#### WHAT THE TASK ASKS:
Please return the full listing below without altering anything.

## START SUPPLIED INFORMATION

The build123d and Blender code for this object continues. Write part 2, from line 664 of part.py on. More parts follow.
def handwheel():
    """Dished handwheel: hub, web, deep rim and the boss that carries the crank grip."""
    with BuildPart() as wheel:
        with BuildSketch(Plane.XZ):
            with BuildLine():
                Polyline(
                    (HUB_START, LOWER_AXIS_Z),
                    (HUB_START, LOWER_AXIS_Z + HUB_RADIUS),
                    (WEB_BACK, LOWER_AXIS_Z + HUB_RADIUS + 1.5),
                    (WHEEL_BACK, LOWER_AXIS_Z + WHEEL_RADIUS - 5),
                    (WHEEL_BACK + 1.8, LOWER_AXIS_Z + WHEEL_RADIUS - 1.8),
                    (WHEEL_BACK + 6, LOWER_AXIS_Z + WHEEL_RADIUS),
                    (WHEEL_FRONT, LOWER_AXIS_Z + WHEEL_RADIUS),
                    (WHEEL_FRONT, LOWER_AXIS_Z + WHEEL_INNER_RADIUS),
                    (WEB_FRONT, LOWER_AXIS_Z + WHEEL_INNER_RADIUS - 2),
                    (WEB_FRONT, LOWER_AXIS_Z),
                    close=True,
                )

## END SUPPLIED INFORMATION

#### ANSWER FOR THIS EXERCISE:
The build123d and Blender code for this object continues. Write part 2, from line 664 of part.py on. More parts follow.
def handwheel():
    """Dished handwheel: hub, web, deep rim and the boss that carries the crank grip."""
    with BuildPart() as wheel:
        with BuildSketch(Plane.XZ):
            with BuildLine():
                Polyline(
                    (HUB_START, LOWER_AXIS_Z),
                    (HUB_START, LOWER_AXIS_Z + HUB_RADIUS),
                    (WEB_BACK, LOWER_AXIS_Z + HUB_RADIUS + 1.5),
                    (WHEEL_BACK, LOWER_AXIS_Z + WHEEL_RADIUS - 5),
                    (WHEEL_BACK + 1.8, LOWER_AXIS_Z + WHEEL_RADIUS - 1.8),
                    (WHEEL_BACK + 6, LOWER_AXIS_Z + WHEEL_RADIUS),
                    (WHEEL_FRONT, LOWER_AXIS_Z + WHEEL_RADIUS),
                    (WHEEL_FRONT, LOWER_AXIS_Z + WHEEL_INNER_RADIUS),
                    (WEB_FRONT, LOWER_AXIS_Z + WHEEL_INNER_RADIUS - 2),
                    (WEB_FRONT, LOWER_AXIS_Z),
                    close=True,
                )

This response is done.